Barring a spectacular turn of events, Biden will be the Democratic nominee for president. He chose to run again, and is easily defeating his sole primary challenger.

The Democrats have rules allowing the party executive to name a replacement if a nominee resigns, dies or becomes disabled.

In any case, Biden won’t be sidelined by criminal charges, while Trump faces 91 of them. The special counsel noted clear distinctions between this documents case and Trump’s.

Biden co-operated with investigators, the report says, but: “Trump allegedly did the opposite.” It cited allegations the former president lied, tried destroying evidence and obstructed justice after stashing state secrets at his Florida mansion.

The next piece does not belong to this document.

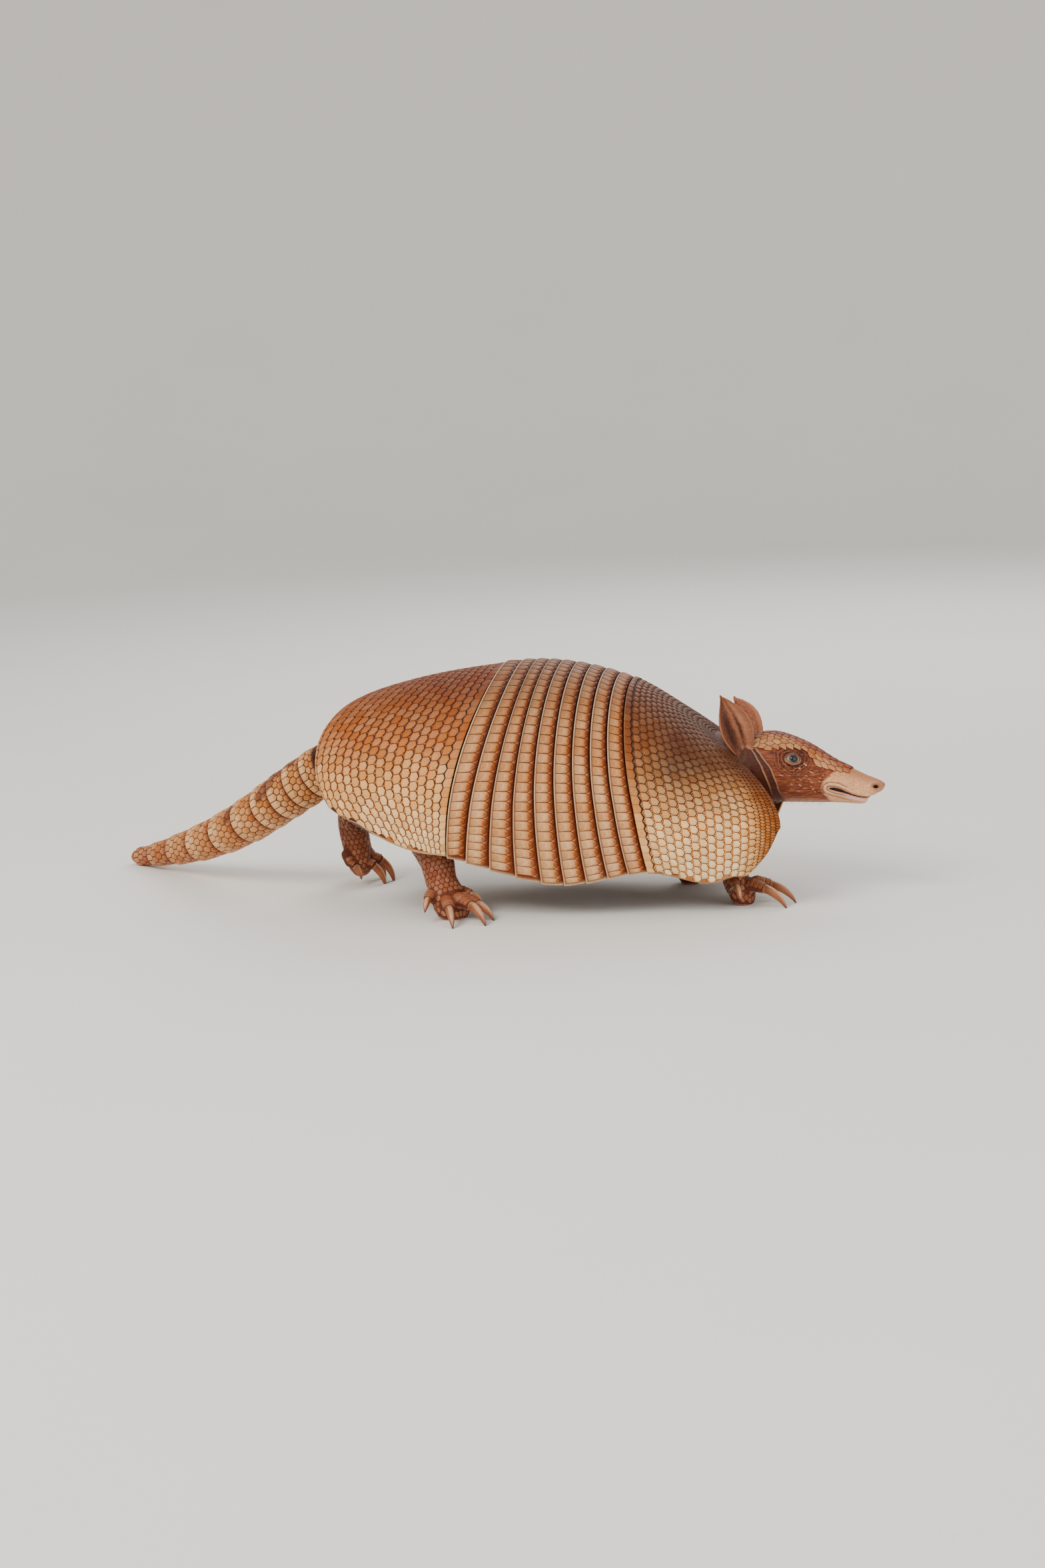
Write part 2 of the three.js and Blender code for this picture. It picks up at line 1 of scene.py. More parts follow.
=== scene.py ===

This won’t stop Republicans from crying foul about double-standards in the justice system; Trump and other party members did exactly that Thursday.

And it definitely won’t stop them from using parts of this report as a centrepiece of Trump’s re-election campaign.

Prepare to hear about this again, and again.

House Speaker Mike Johnson called it disturbing that Biden’s mental state and alleged limitations are cited as reasons not to charge him.

“A man too incapable of being held accountable for mishandling classified information is certainly unfit for the Oval Office,” Johnson said in a statement.